An ESPN personality for nearly a decade, Mina Kimes’ contract is set to expire this year, and she’ll have no shortage of suitors.
“I feel like Tom Hanks in ‘Big,’” Kimes told The Washington Post. “Like a high person who is like, ‘F—, does everyone know I’m high?’ That’s how I feel on TV sometimes: ‘How am I here? Did they check ID’s?’”
A successful NFL studio analyst who never played, coached or worked as a team executive is a rarity. But in a white male-dominated sports media industry littered with former professional football players as analysts, a petite Asian-American woman analyzing the NFL is something few people could have recently foreseen. And yet Kimes is doing it, and she’s doing it incredibly well on what might be ESPN’s best studio show, NFL Live.

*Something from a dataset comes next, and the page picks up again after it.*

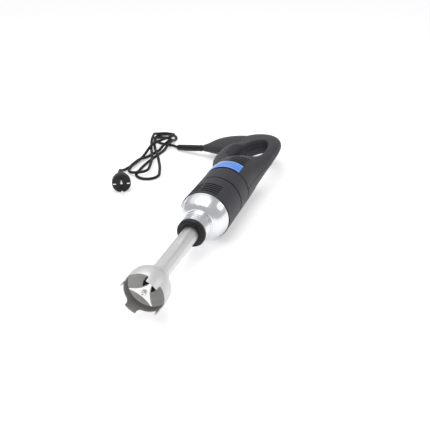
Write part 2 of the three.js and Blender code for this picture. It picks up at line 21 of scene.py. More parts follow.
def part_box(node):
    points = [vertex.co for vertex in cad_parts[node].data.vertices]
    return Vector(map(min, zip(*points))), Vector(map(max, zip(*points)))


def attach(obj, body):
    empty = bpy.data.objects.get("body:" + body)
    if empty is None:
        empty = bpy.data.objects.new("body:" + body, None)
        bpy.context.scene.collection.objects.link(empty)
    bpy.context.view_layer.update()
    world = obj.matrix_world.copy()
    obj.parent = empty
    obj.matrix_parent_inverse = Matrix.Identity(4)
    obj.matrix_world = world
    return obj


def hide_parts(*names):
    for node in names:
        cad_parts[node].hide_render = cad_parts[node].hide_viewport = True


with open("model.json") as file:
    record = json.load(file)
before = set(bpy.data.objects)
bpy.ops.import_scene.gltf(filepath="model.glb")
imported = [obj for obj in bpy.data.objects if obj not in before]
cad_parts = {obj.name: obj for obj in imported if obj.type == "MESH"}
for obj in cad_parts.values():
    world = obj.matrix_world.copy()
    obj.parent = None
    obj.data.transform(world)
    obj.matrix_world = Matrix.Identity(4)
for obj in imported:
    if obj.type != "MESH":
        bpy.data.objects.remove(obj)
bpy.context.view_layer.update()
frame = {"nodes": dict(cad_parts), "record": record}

MM = 0.001
WELD = 0.002
BODY_RADIUS = 45.0
GUARD_TIP = (-205.0, 353.0, 0.0)
GUARD_TIP_RADIUS = 6.3
FLOOR_GAP = 0.4
SLEEVE_START = 0.3
CORD_RADIUS = 3.1
ROLL = math.asin((BODY_RADIUS - GUARD_TIP_RADIUS - FLOOR_GAP) / -GUARD_TIP[0])

_sleeve_low, _sleeve_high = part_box("motor_sleeve")
AXIS = Vector((
    (_sleeve_low[0] + _sleeve_high[0]) / 2,
    _sleeve_low[1] - SLEEVE_START * MM,
    (_sleeve_low[2] + _sleeve_high[2]) / 2,
))
TOOL = Matrix.Translation(AXIS) @ Matrix.Rotation(-ROLL, 4, "Y") @ Matrix.Scale(MM, 4)
FLOOR = Matrix.Translation(AXIS - Vector((0, 0, BODY_RADIUS * MM))) @ Matrix.Scale(MM, 4)

Point = Sequence[float]
Colour = tuple[float, float, float]
Mesh = bmesh.types.BMesh
log = logging.getLogger("blender")


class Body(Enum):
    """The bodies of the frame that finished pieces ride on."""

    ROOT = "root"
    FOOT = "shaft_foot"
    RING = "lock_ring"
    DRIVE = "drive"
    TRIGGER = "trigger"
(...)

Despite still needing to pinch herself during the occasional “how am I here?” moment, Kimes will have opportunities to test the waters away from ESPN if she chooses, with Bill Simmons and The Ringer already standing toward the front of that line.
While The Ringer doesn’t boast ESPN’s NFL reach, maybe offering the opportunity to transcend sports would be appealing for someone as versatile as Kimes, a Yale graduate and former investigative business reporter who can break down football with the best of them. In addition to hosting NFL Live, Kimes has her podcast, she’s called games, and still contributes as a reporter, helping to break a bombshell New York Mets report featuring sexual harassment allegations two years ago.

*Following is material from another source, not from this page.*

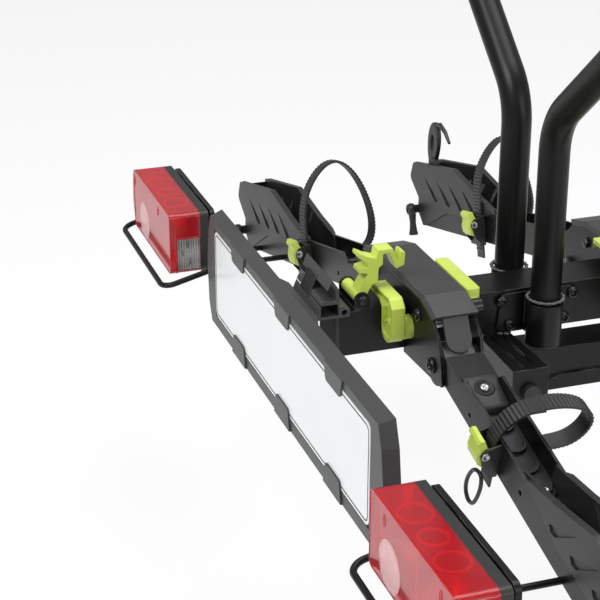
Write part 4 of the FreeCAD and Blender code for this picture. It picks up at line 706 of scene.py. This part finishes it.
def dress_lamp(side, sign, large_x, small_x, dimples):
    """All that shows in and on one lamp; x runs outward from the part's middle."""
    body = "rear_%s_wing" % side
    name = side + "_lamp_"
    bowl = bmesh.new()
    lathe(bowl, LARGE_BOWL, lamp_front(sign, large_x, BACK_Y, LARGE_Z), 48)
    lathe(bowl, SMALL_BOWL, lamp_front(sign, small_x, BACK_Y, SMALL_Z), 48)
    # The pale disc on the face is a painted reflection of the bowl behind the lens
    dish = bmesh.new()
    lathe(dish, [(25, -0.5), (24.4, 0.25), (18, 0.45), (8, 0.55), (0, 0.6)],
          lamp_front(sign, large_x, FACE_Y, LARGE_Z + 4), 48)
    finish_mesh(name + "disc", dish, REFLECTION_DISC, body)
    swell = bmesh.new()
    outline = [(533.6, 138.5), (538.5, 135), (543, 126), (546.4, 113), (547.5, 100),
               (546.4, 87), (543, 75), (538.5, 66.5), (533.6, 62.5)]
    prism(swell, outline, facing(sign), -512.6, -474.5)
    finish_mesh(name + "end", swell, RED, body, bevel=0.003, segments=4)
    finish_mesh(name + "reflector", bowl, REFLECTOR, body)
    bulbs = bmesh.new()
    for x, z in ((large_x, LARGE_Z), (small_x, SMALL_Z)):
        lathe(bulbs, BULB, lamp_front(sign, x, BACK_Y + 2.5, z), 28)
    finish_mesh(name + "bulbs", bulbs, GLOW, body)

    # Round prisms under the lens's top
    rings = bmesh.new()
    for x, radius in ((478, 15.5), (438, 13), (398, 15.5)):
        tube = oval((radius, 0), (1.5, 1.5), 12)
        lathe(rings, tube + tube[:1], shifted(sign * x, -491.5, 135.3), 40)
    bmesh.ops.remove_doubles(rings, verts=rings.verts, dist=1e-6)
    finish_mesh(name + "rings", rings, RING, body)

    # The ribbed clear window in the lamp's inner end, with its back and the red trim round it
    inner_end = Matrix(((0, 0, sign, sign * WINDOW_X * MM), (1, 0, 0, 0), (0, 1, 0, 0),
                        (0, 0, 0, 1)))
    window = bmesh.new()
    block(window, -503.6, -474.4, 65.4, 106.6, inner_end, 0.4, 5.6)
    for k in range(9):
        rib = -501.6 + k * 3.1
        block(window, rib - 0.7, rib + 0.7, 66.5, 105.5, inner_end, -0.3, 0.6)
    finish_mesh(name + "window", window, CLEAR, body, bevel=0.0003)
    backing = bmesh.new()
    block(backing, -503, -475, 66, 106, inner_end, 5.75, 6.0)
    finish_mesh(name + "window_back", backing, WINDOW, body, smooth=False)
    clips = bmesh.new()
    for y, z in ((-489, 97), (-487, 76), (-496, 87)):
        block(clips, y - 1.3, y + 1.3, z - 4, z + 4, inner_end, 5.2, 5.7)
    finish_mesh(name + "window_clips", clips, NUT, body, smooth=False)
    trim = bmesh.new()
    block(trim, -504, -474.2, 107.2, 109.6, inner_end, -0.7, 0.6)
    block(trim, -506.4, -504.2, 63, 133, inner_end, -0.7, 0.6)
    band(trim, rounded(LENS_HALF[0], LENS_HALF[1], LENS_MIDDLE, 7.4),
         rounded(LENS_HALF[0] - 1.2, LENS_HALF[1] - 1.2, LENS_MIDDLE, 6.6), facing(sign),
         FACE_Y - 0.5, FACE_Y + 1)
    finish_mesh(name + "trim", trim, RED_EDGE, body, bevel=0.0003)

    pits = bmesh.new()
    for x, z in zip(dimples, (124.2, 125.4)):
        place = (shifted(sign * x, FACE_Y, z) @ Matrix.Rotation(math.pi / 2, 4, "X")
                 @ Matrix.Diagonal((0.75, 1.5, 1, 1)))
        lathe(pits, [(4.2, -0.3), (4.0, 0.4), (3.2, 0.5), (2.8, 0.1), (0, 0.1)], place, 24)
    finish_mesh(name + "pits", pits, RED_EDGE, body)
    bars = bmesh.new()
    for x in (518, 452, 372):
        block(bars, x - 2.5, x + 2.5, 64.5, 136, facing(sign), -509.6, -508.4)
    finish_mesh(name + "bars", bars, RING, body, smooth=False)


dress_lamp("near", 1, 395, 485, (381, 505))
dress_lamp("far", -1, 480, 395, (528, 404.7))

But ESPN and Simmons won’t be alone in vying for Kimes’ talents. According to The Post’s profile, Kimes’ agent, Michael Klein, said several networks reached out to schedule meetings this week at the Super Bowl to discuss her future. The Post posed the possibility that Kimes could have her podcast with one company, while joining another for NFL studio work.
Kimes joined ESPN in 2014 and signed her last multi-year deal in 2018. Then considered a rising star at the network, Kimes is now an indisputable star at the Worldwide Leader, even if she was an improbable one.
“Listeners and viewers have more in common with me than anyone else on set,” she told The Post.